62. La juridiction fiscale. – La loi du 6 octobre 1965 sur la juridiction fiscale (Finanzgerichtsordnung, FGO) organise celle-ci sur deux instances. Les dix-neuf tribunaux des finances (Finanzgericht, FG) sont des juridictions supérieures des Länder qui statuent en chambre de trois magistrats et deux juges non-professionnel, sauf renvoi à un juge unique. La Cour fédérale des finances (Bundesfinanzhof, BFH) a son siège à Munich ; créée par une loi du 29 juin 1950, elle a pris la succession de l’ancienne Cour des finances d’Empire, instituée en 1918. Ses onze chambres sont composées de cinq magistrats. La Cour n’a aucune compétence de première instance et ne connaît que des recours en révision des jugements des tribunaux des finances.
II | La justice constitutionnelle
63. Justice constitutionnelle de la Fédération et justice constitutionnelle des Länder. – La Loi fondamentale ne mentionne que la Cour constitutionnelle fédérale, cour de la Fédération, autonome et indépendante vis-à-vis de tous les autres organes constitutionnels (§ 1 I BVerfGG). Elle assure le respect de la Loi fondamentale dans les cas et conditions prévues par celle-ci. Le contrôle du respect des constitutions des Länder ne peut être confié qu’à des organes des Länder. Les juridictions constitutionnelles des Länder sont naturellement autonomes. Elles coexistent avec la Cour constitutionnelle fédérale, sans lui être subordonnées (BVerfGE 60, 175 [209] II) :
-il est de la nature d’un Etat fédéral que justice constitutionnelle de Land et justice constitutionnelle fédérale évoluent dans des domaines différents (BVerfGE 10, 285 [293] II) ;
-la norme de référence du contrôle de la Cour constitutionnelle fédérale est la Loi fondamentale, celle des juridictions constitutionnelles des Länder la constitution du Land (BVerfGE 6, 376 [382] II) ;
-la Cour constitutionnelle fédérale ne constitue pas un degré de juridiction supérieur à celui des juridictions constitutionnelles des Länder (BVerfGE 6, 445 [449] II) ;
-les juridictions constitutionnelles des Länder sont maîtresses de leurs procédures (BVerfGE 60, 175 [213] II).

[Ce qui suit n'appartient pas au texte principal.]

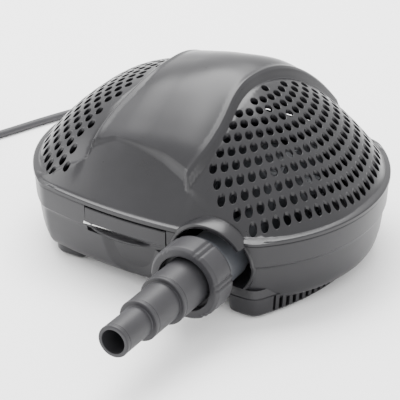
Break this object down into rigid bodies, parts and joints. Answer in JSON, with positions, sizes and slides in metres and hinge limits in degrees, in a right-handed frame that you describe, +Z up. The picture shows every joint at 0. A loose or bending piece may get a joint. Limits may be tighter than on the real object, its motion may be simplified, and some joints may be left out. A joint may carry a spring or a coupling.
{
  "type": "fountain submersible pump",
  "caption": "Submersible pond and fountain pump in a perforated two-part case, with a stepped hose tail, union nut, hinged cover, front latch and mains cable.",
  "frame": {"origin": "bottom centre of the pump's box with its hose tail, on the floor under the rubber feet; the cable is left out of it", "axes": "+Z up; -Y is the front, the way the hose tail points; +X is the outlet's side of the case"},
  "size_m": [0.5527, 0.4475, 0.1559],
  "materials": {
    "case_satin": "satin moulded plastic, charcoal",
    "case_gloss": "glossy moulded plastic, charcoal",
    "fitting": "satin moulded plastic, dark grey",
    "housing": "matt glass-filled plastic, black",
    "impeller": "natural moulded plastic",
    "seal": "matt",
    "rubber": "matt",
    "cable": "satin rubber sheath",
    "plug": "satin",
    "steel": "stainless",
    "shaft": "ground and polished",
    "bush": "fine ground ceramic",
    "magnet": "sealed ferrite, dark grey",
    "lamination": "stacked sheet steel",
    "copper": "enamelled copper wire"
  },
  "bodies": {
    "case": {"lower_shell": "case_satin", "latch_pin": "steel", "hinge_pins": "steel", "rubber_feet": "rubber", "volute_housing": "housing", "housing_seal": "seal", "suction_cover": "housing", "inlet_guard": "housing", "cover_screws": "steel", "front_bush": "bush", "rear_bush": "bush", "bush_seat": "seal", "rotor_can": "housing", "stator_core": "lamination", "windings": "copper", "motor_housing": "housing", "motor_flange": "housing", "motor_screws": "steel", "motor_buffers": "rubber", "lead_gland": "fitting", "inner_lead": "cable", "cable_gland": "fitting", "strain_relief": "cable", "power_cable": "cable", "cable_coil": "cable", "mains_plug": "plug"},
    "cover": {"upper_shell": "case_gloss"},
    "latch": {"latch": "case_satin"},
    "tail": {"hose_tail": "fitting", "tail_gasket": "seal"},
    "nut": {"union_nut": "fitting"},
    "rotor": {"rotor_magnet": "magnet", "shaft": "shaft", "impeller": "impeller", "thrust_washers": "bush"}
  },
  "joints": [
    {"name": "cover_hinge", "type": "hinge", "parent": "case", "child": "cover", "pos_m": [0, 0.1721, 0.064], "axis": [-1, 0, 0], "range_deg": [0, 75]},
    {"name": "latch_release", "type": "hinge", "parent": "case", "child": "latch", "pos_m": [-0.0115, -0.0457, 0.0482], "axis": [1, 0, 0], "range_deg": [0, 35]},
    {"name": "tail_slide", "type": "slide", "parent": "case", "child": "tail", "axis": [0, -1, 0], "range_m": [0, 0.01154]},
    {"name": "nut_turn", "type": "hinge", "parent": "tail", "child": "nut", "pos_m": [0.061, -0.0699, 0.044], "axis": [0, -1, 0], "range_deg": [0, 1800]},
    {"name": "rotor_spin", "type": "hinge", "parent": "case", "child": "rotor", "pos_m": [0, 0.0601, 0.057], "axis": [1, 0, 0], "continuous": true}
  ],
  "couplings": [
    {"joint": "nut_turn", "follows": "tail_slide", "rad_per_m": 2721.1}
  ]
}
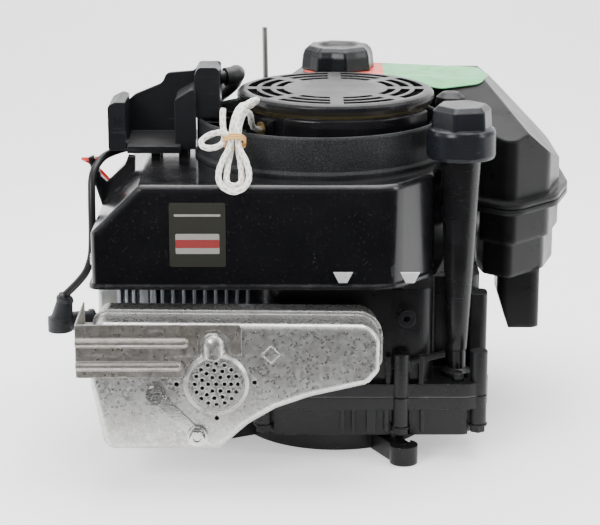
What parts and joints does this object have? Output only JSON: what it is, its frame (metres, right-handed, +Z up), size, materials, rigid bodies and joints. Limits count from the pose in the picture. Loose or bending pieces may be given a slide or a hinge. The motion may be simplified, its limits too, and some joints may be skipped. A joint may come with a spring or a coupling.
{
  "type": "small gasoline engine",
  "caption": "Vertical-shaft single-cylinder gasoline engine with cooling shroud, recoil starter, side muffler, fuel tank and oil filler.",
  "frame": {"origin": "crankshaft axis at the mounting face under the sump", "axes": "+Z up along the crankshaft, -X towards the cylinder head, -Y towards the muffler; output shaft end hangs below the mounting face"},
  "size_m": [0.463, 0.3831, 0.421],
  "materials": {
    "black_gloss_paint": "gloss black paint",
    "black_engine_paint": "semi-gloss black paint",
    "cast_aluminium": "as cast",
    "aluminized_steel": "mottled aluminized sheet",
    "machined_steel": "ground steel",
    "zinc_steel": "zinc plated",
    "rocker_cover_paint": "silver paint",
    "gasket": "fibre gasket",
    "black_plastic_textured": "moulded, speckled grain",
    "black_plastic_satin": "satin moulded",
    "tank_plastic": "satin moulded, welded seam",
    "cap_plastic": "slate moulded",
    "black_rubber": "matt",
    "red_wire": "red insulation",
    "spark_plug_steel": "plated shell with pale insulator",
    "eyelet_brass": "worn",
    "rope_nylon": "braided, white",
    "tag_card": "thin coated card"
  },
  "bodies": {
    "root": {"air_duct": "black_plastic_satin", "air_filter_box": "black_plastic_satin", "blower_housing": "black_gloss_paint", "breather_hose": "black_rubber", "carburetor": "cast_aluminium", "crankcase": "black_engine_paint", "cylinder_barrel": "cast_aluminium", "cylinder_head": "cast_aluminium", "filler_tag": "tag_card", "flange_bolts": "zinc_steel", "fuel_line": "black_rubber", "fuel_tank": "tank_plastic", "gaskets": "gasket", "heat_shield": "aluminized_steel", "ignition_coil": "black_engine_paint", "intake_collar": "black_plastic_textured", "intake_manifold": "cast_aluminium", "muffler_body": "aluminized_steel", "muffler_bolts": "zinc_steel", "oil_fill_tube": "black_plastic_satin", "outlet_screen": "zinc_steel", "rocker_cover": "rocker_cover_paint", "rope_eyelet": "eyelet_brass", "rope_hank": "rope_nylon", "small_screws": "zinc_steel", "spark_lead": "black_rubber", "spark_plug": "spark_plug_steel", "spark_plug_boot": "black_rubber", "starter_cover": "black_plastic_satin", "starter_rope": "rope_nylon", "starter_spring": "machined_steel", "stop_wire": "red_wire", "sump": "black_engine_paint", "tank_post": "black_rubber", "valve_springs": "machined_steel"},
    "crank": {"crankshaft": "machined_steel", "flywheel": "cast_aluminium", "starter_cup": "machined_steel", "flywheel_nut": "machined_steel"},
    "gallery_plug": {"gallery_plug": "machined_steel"},
    "rod_big_end": {"rod_big_end": "cast_aluminium"},
    "piston": {"piston": "cast_aluminium", "piston_rings": "machined_steel", "wrist_pin": "machined_steel", "connecting_rod": "cast_aluminium"},
    "camshaft": {"camshaft": "machined_steel"},
    "governor_gear": {"governor_gear": "machined_steel"},
    "starter_pulley": {"starter_pulley": "black_plastic_satin"},
    "fuel_cap": {"fuel_cap": "cap_plastic"},
    "dipstick": {"dipstick": "cap_plastic"},
    "governor_lever": {"governor_lever": "machined_steel"},
    "throttle_link": {"throttle_link": "machined_steel"},
    "throttle_shaft": {"throttle_shaft": "machined_steel"},
    "control_lever": {"control_lever": "machined_steel"},
    "exhaust_valve": {"exhaust_valve": "machined_steel"},
    "exhaust_rocker": {"exhaust_rocker": "machined_steel"},
    "exhaust_pushrod": {"exhaust_pushrod": "machined_steel"},
    "intake_valve": {"intake_valve": "machined_steel"},
    "intake_rocker": {"intake_rocker": "machined_steel"},
    "intake_pushrod": {"intake_pushrod": "machined_steel"}
  },
  "joints": [
    {"name": "crank_spin", "type": "hinge", "parent": "root", "child": "crank", "pos_m": [0, 0, 0.104], "axis": [0, 0, 1], "continuous": true},
    {"name": "gallery_plug_turn", "type": "hinge", "parent": "crank", "child": "gallery_plug", "pos_m": [-0.0145, 0, 0.104], "axis": [0, 0, 1], "continuous": true},
    {"name": "piston_stroke", "type": "hinge", "parent": "gallery_plug", "child": "piston", "pos_m": [-0.029, 0, 0.104], "axis": [0, 0, 1], "continuous": true},
    {"name": "big_end_turn", "type": "hinge", "parent": "crank", "child": "rod_big_end", "pos_m": [-0.029, 0, 0.104], "axis": [0, 0, 1], "continuous": true},
    {"name": "cam_spin", "type": "hinge", "parent": "root", "child": "camshaft", "pos_m": [0.01094, 0.06204, 0.104], "axis": [0, 0, 1], "continuous": true},
    {"name": "governor_spin", "type": "hinge", "parent": "root", "child": "governor_gear", "pos_m": [0.06486, 0.0386, 0.065], "axis": [0, 0, 1], "continuous": true},
    {"name": "starter_pulley_spin", "type": "hinge", "parent": "root", "child": "starter_pulley", "pos_m": [0, 0, 0.275], "axis": [0, 0, 1], "range_deg": [0, 720], "stiffness_Nm_per_rad": 0.02, "springref_deg": -458.37},
    {"name": "fuel_cap_lift", "type": "slide", "parent": "root", "child": "fuel_cap", "axis": [0, 0, 1], "range_m": [0, 0.04]},
    {"name": "dipstick_lift", "type": "slide", "parent": "root", "child": "dipstick", "axis": [0, 0, 1], "range_m": [0, 0.24]},
    {"name": "governor_lever_turn", "type": "hinge", "parent": "root", "child": "governor_lever", "pos_m": [-0.046, 0.106, 0.152], "axis": [0, 0, 1], "range_deg": [-25, 50], "stiffness_Nm_per_rad": 0.02},
    {"name": "throttle_link_turn", "type": "hinge", "parent": "governor_lever", "child": "throttle_link", "pos_m": [-0.046, 0.126, 0.155], "axis": [0, 0, 1], "range_deg": [-50, 25]},
    {"name": "throttle_turn", "type": "hinge", "parent": "root", "child": "throttle_shaft", "pos_m": [-0.176, 0.106, 0.152], "axis": [0, 0, 1], "range_deg": [-25, 50]},
    {"name": "control_lever_turn", "type": "hinge", "parent": "root", "child": "control_lever", "pos_m": [-0.062, 0.109, 0.215], "axis": [0, 1, 0], "range_deg": [-8, 10]},
    {"name": "exhaust_valve_lift", "type": "slide", "parent": "root", "child": "exhaust_valve", "axis": [1, 0, 0], "range_m": [0, 0.0045], "stiffness_N_per_m": 2000, "deforming": ["valve_springs"]},
    {"name": "exhaust_rocker_turn", "type": "hinge", "parent": "root", "child": "exhaust_rocker", "pos_m": [-0.198, 0.03102, 0.085], "axis": [0, 0, 1], "range_deg": [0, 8.32]},
    {"name": "exhaust_pushrod_slide", "type": "slide", "parent": "root", "child": "exhaust_pushrod", "axis": [-1, 0, 0], "range_m": [0, 0.0046]},
    {"name": "intake_valve_lift", "type": "slide", "parent": "root", "child": "intake_valve", "axis": [1, 0, 0], "range_m": [0, 0.0045], "stiffness_N_per_m": 2000, "deforming": ["valve_springs"]},
    {"name": "intake_rocker_turn", "type": "hinge", "parent": "root", "child": "intake_rocker", "pos_m": [-0.198, 0.03102, 0.123], "axis": [0, 0, 1], "range_deg": [0, 8.32]},
    {"name": "intake_pushrod_slide", "type": "slide", "parent": "root", "child": "intake_pushrod", "axis": [-1, 0, 0], "range_m": [0, 0.0046]}
  ],
  "couplings": [
    {"joint": "gallery_plug_turn", "follows": "crank_spin", "ratio": -2},
    {"joint": "piston_stroke", "follows": "crank_spin", "ratio": 1},
    {"joint": "big_end_turn", "follows": "crank_spin", "ratio": -1},
    {"joint": "cam_spin", "follows": "crank_spin", "ratio": -0.5},
    {"joint": "governor_spin", "follows": "crank_spin", "ratio": 1.25},
    {"joint": "throttle_link_turn", "follows": "governor_lever_turn", "ratio": -1},
    {"joint": "throttle_turn", "follows": "governor_lever_turn", "ratio": 1},
    {"joint": "exhaust_rocker_turn", "follows": "exhaust_valve_lift", "rad_per_m": 32.236},
    {"joint": "exhaust_pushrod_slide", "follows": "exhaust_valve_lift", "ratio": 1},
    {"joint": "intake_rocker_turn", "follows": "intake_valve_lift", "rad_per_m": 32.236},
    {"joint": "intake_pushrod_slide", "follows": "intake_valve_lift", "ratio": 1}
  ]
}
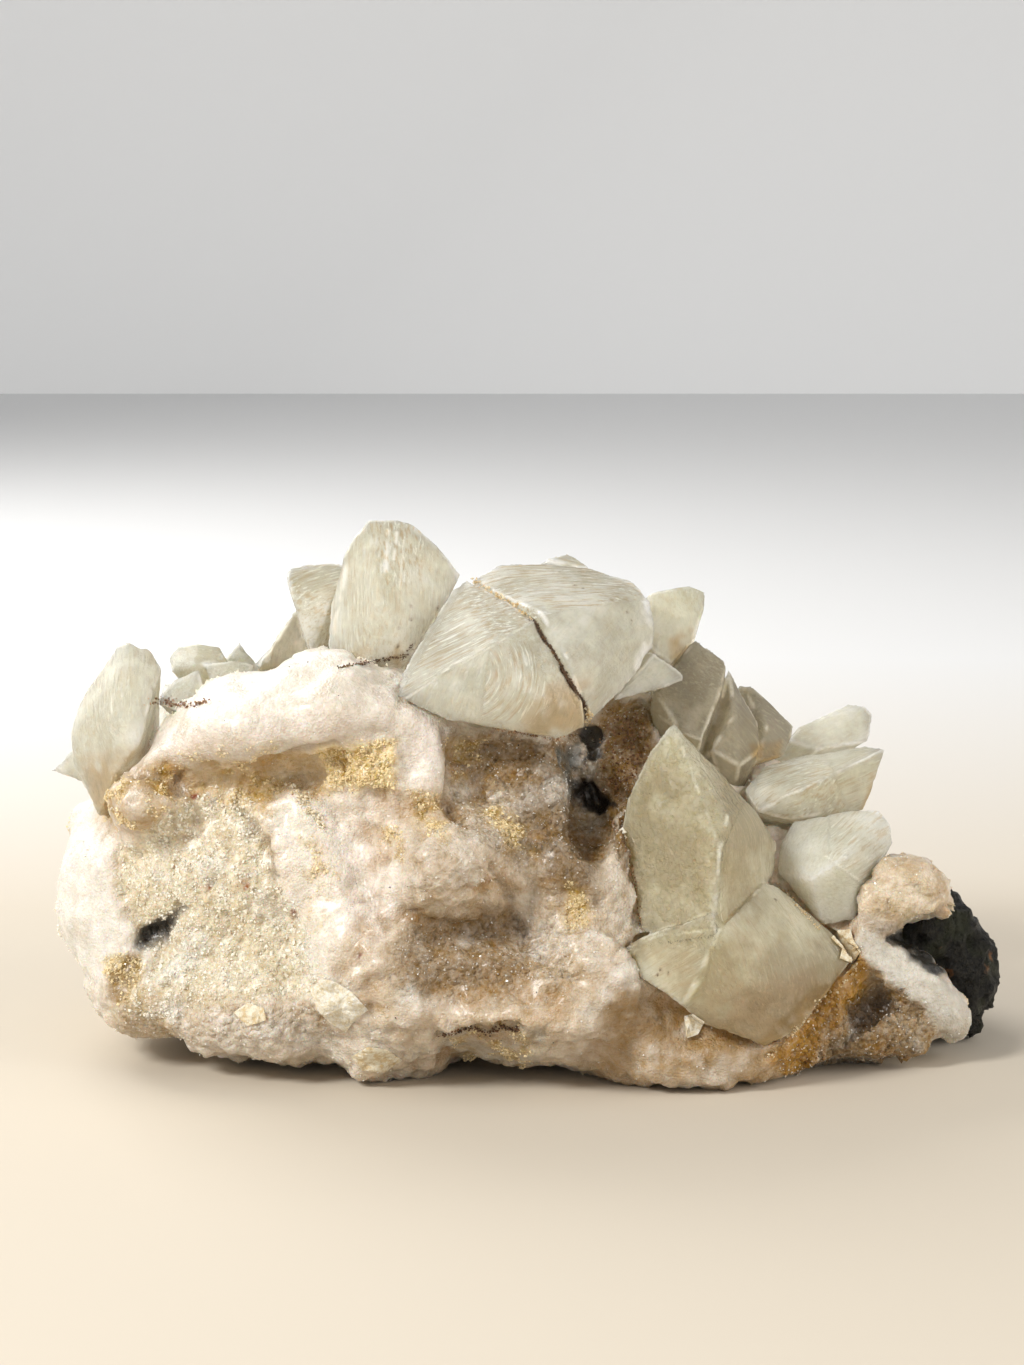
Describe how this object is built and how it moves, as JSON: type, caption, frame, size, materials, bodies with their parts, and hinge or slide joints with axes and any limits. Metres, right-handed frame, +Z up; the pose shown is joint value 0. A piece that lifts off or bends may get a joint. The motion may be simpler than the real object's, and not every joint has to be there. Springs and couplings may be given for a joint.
{
  "type": "dogtooth calcite specimen",
  "caption": "Natural mineral specimen: pale, frosted dogtooth calcite crystals grown on a lumpy chalcedony matrix, with a remnant of dark basalt at the right end.",
  "frame": {"origin": "on the resting plane, under the middle of the bounding box", "axes": "+X along the length, from the all-pale end to the basalt end; -Y towards the show face; +Z up"},
  "size_m": [0.1916, 0.115, 0.1056],
  "materials": {
    "chalcedony": "waxy to drusy chalcedony, creamy white to pinkish beige with golden brown crusts",
    "basalt": "rough, dull, nearly black basalt with green and rusty spots",
    "calcite": "frosted, translucent, pale greenish beige calcite with satin, striated faces",
    "grey_calcite": "frosted, translucent, greyer calcite with satin, striated faces"
  },
  "bodies": {
    "root": {"chalcedony_body": "chalcedony", "basalt_remnant": "basalt", "twin_crystal": "calcite", "tall_crystal": "calcite", "front_crystals": "calcite", "round_crystal": "calcite", "sloping_crystal": "calcite", "wedge_crystal": "calcite", "ridge_crystals": "grey_calcite", "crested_crystal": "calcite", "pillar_crystal": "grey_calcite", "grey_crystal": "grey_calcite", "left_end_crystal": "calcite", "spur_crystal": "calcite", "hollow_chip_crystal": "calcite", "hollow_crystals": "calcite", "twin_peak_crystal": "calcite", "far_right_crystal": "calcite", "back_crystal_1": "calcite", "back_crystal_2": "calcite", "back_crystal_3": "calcite", "back_crystal_4": "calcite", "back_crystal_5": "calcite", "back_crystal_6": "calcite", "back_crystal_7": "calcite", "back_crystal_8": "calcite", "back_crystal_9": "calcite", "plateau_crystal_1": "calcite", "plateau_crystal_2": "calcite", "plateau_crystal_3": "grey_calcite", "small_crystal_1": "calcite", "small_crystal_2": "calcite", "small_crystal_3": "calcite", "small_crystal_4": "calcite"}
  },
  "joints": []
}
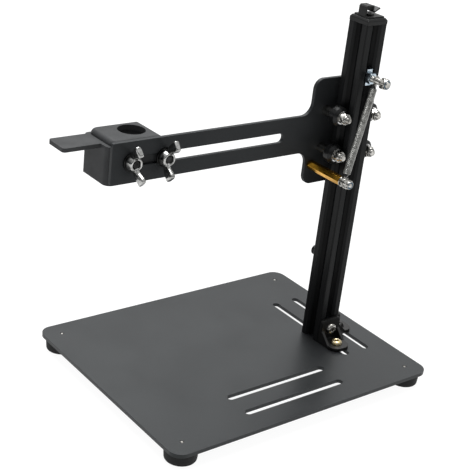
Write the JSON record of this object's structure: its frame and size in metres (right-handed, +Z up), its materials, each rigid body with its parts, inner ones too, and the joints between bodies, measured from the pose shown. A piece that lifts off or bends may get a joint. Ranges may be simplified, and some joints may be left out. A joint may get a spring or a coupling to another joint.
{
  "type": "spring-return tool press stand",
  "caption": "Bench stand with slotted base, column, spring-held roller carriage and an arm that lowers a clamped round tool straight down.",
  "frame": {"origin": "on the table under the middle of the whole stand's bounding box", "axes": "+Z up, +X from the tool holder towards the column, -Y is the side with the spring and wing nuts"},
  "size_m": [0.2788, 0.194, 0.2901],
  "materials": {
    "black_satin_sheet": "satin black powder coat",
    "black_anodised": "black anodised",
    "black_plastic": "moulded, fine matt texture",
    "black_rubber": "moulded",
    "black_cast": "die-cast, black coated",
    "black_steel": "black oxide",
    "zinc": "bright zinc plate",
    "spring_steel": "drawn wire",
    "wheel_plastic": "turned acetal",
    "brass": "drawn bar",
    "bearing_steel": "ground"
  },
  "bodies": {
    "stand": {"anchor_end_nut": "zinc", "anchor_nut": "zinc", "anchor_stud": "zinc", "anchor_tee_nut": "zinc", "base_plate": "black_satin_sheet", "bracket_base_nuts": "zinc", "bracket_base_screws": "zinc", "bracket_column_screws": "zinc", "bracket_tee_nuts": "zinc", "cable_hook": "black_plastic", "cable_hook_screw": "black_steel", "column": "black_anodised", "column_end_cap": "black_plastic", "foot_front_left": "black_rubber", "foot_front_right": "black_rubber", "foot_rear_left": "black_rubber", "foot_rear_right": "black_rubber", "foot_screws": "zinc", "front_bracket": "black_cast", "return_spring": "spring_steel", "side_bracket": "black_cast", "stop_nut": "black_steel", "stop_screw": "black_steel", "stop_tee_nut": "black_steel"},
    "carriage": {"arm_plate": "black_satin_sheet", "bearing_inner_rings": "bearing_steel", "bearing_balls": "bearing_steel", "bearing_shims": "bearing_steel", "wheel_bolts": "zinc", "wheel_spacers": "zinc", "eccentric_spacers": "zinc", "wheel_washers": "zinc", "wheel_nuts": "zinc", "spring_post": "brass", "spring_post_screw": "zinc", "spring_post_stud": "zinc", "spring_post_washers": "zinc", "spring_post_nut": "zinc"},
    "wheel_upper_left": {"wheel_upper_left": "wheel_plastic", "bearing_outer_rings_upper_left": "bearing_steel"},
    "wheel_lower_left": {"wheel_lower_left": "wheel_plastic", "bearing_outer_rings_lower_left": "bearing_steel"},
    "wheel_upper_right": {"wheel_upper_right": "wheel_plastic", "bearing_outer_rings_upper_right": "bearing_steel"},
    "wheel_lower_right": {"wheel_lower_right": "wheel_plastic", "bearing_outer_rings_lower_right": "bearing_steel"},
    "holder": {"tool_holder": "black_plastic", "holder_studs": "zinc", "clamp_washers": "black_steel"},
    "wing_left": {"wing_nut_left": "zinc"},
    "wing_right": {"wing_nut_right": "zinc"},
    "clamp_screw": {"tool_clamp_screw": "black_plastic"}
  },
  "joints": [
    {"name": "carriage_slide", "type": "slide", "parent": "stand", "child": "carriage", "axis": [0, 0, -1], "range_m": [0, 0.0585], "stiffness_N_per_m": 55, "springref_m": -0.12, "deforming": ["return_spring"]},
    {"name": "wheel_upper_left_spin", "type": "hinge", "parent": "carriage", "child": "wheel_upper_left", "pos_m": [0.0801, -0.011, 0.2055], "axis": [0, 1, 0], "range_deg": [-540, 0]},
    {"name": "wheel_lower_left_spin", "type": "hinge", "parent": "carriage", "child": "wheel_lower_left", "pos_m": [0.0801, -0.011, 0.1755], "axis": [0, 1, 0], "range_deg": [-540, 0]},
    {"name": "wheel_upper_right_spin", "type": "hinge", "parent": "carriage", "child": "wheel_upper_right", "pos_m": [0.1111, -0.011, 0.2055], "axis": [0, 1, 0], "range_deg": [0, 540]},
    {"name": "wheel_lower_right_spin", "type": "hinge", "parent": "carriage", "child": "wheel_lower_right", "pos_m": [0.1111, -0.011, 0.1755], "axis": [0, 1, 0], "range_deg": [0, 540]},
    {"name": "holder_slide", "type": "slide", "parent": "carriage", "child": "holder", "axis": [1, 0, 0], "range_m": [0, 0.103]},
    {"name": "wing_left_turn", "type": "hinge", "parent": "holder", "child": "wing_left", "pos_m": [-0.0934, -0.001, 0.188], "axis": [0, -1, 0], "range_deg": [0, 360]},
    {"name": "wing_right_turn", "type": "hinge", "parent": "holder", "child": "wing_right", "pos_m": [-0.0664, -0.001, 0.188], "axis": [0, -1, 0], "range_deg": [0, 360]},
    {"name": "clamp_screw_turn", "type": "hinge", "parent": "holder", "child": "clamp_screw", "pos_m": [-0.0665, 0.0238, 0.187], "axis": [1, 0, 0], "range_deg": [0, 720]}
  ],
  "couplings": [
    {"joint": "wheel_upper_left_spin", "follows": "carriage_slide", "rad_per_m": -156.25},
    {"joint": "wheel_lower_left_spin", "follows": "carriage_slide", "rad_per_m": -156.25},
    {"joint": "wheel_upper_right_spin", "follows": "carriage_slide", "rad_per_m": 156.25},
    {"joint": "wheel_lower_right_spin", "follows": "carriage_slide", "rad_per_m": 156.25}
  ]
}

Ce n’est que par exception qu’il peut arriver que la Cour constitutionnelle fédérale soit amenée à faire usage du droit constitutionnel d’un Land, lorsqu’aucune autre voie de droit ne permet de régler un litige entre organes d’un Land (art. 93 I nº 4 LF) ou lorsque la constitution d’un Land a confié compétence à la Cour constitutionnelle fédérale pour certaines catégories de litiges (art. 99 LF ; ex.: SH). Il peut aussi arriver qu’une juridiction constitutionnelle de Land soit amenée à tenir compte de la Loi fondamentale et de son interprétation par la Cour constitutionnelle fédérale, lorsque certains principes fédéraux ne peuvent être ignorés pour l’interprétation d’une constitution de Land (ex. : art. 21, 28 LF) ou lorsque la Loi fondamentale fixe les limites de l’autonomie des Länder (BVerfGE 60, 175, [206 et s.] II). Dans ces cas, l’article 100 III LF impose un recours préjudiciel destiné à éviter les divergences d’interprétation.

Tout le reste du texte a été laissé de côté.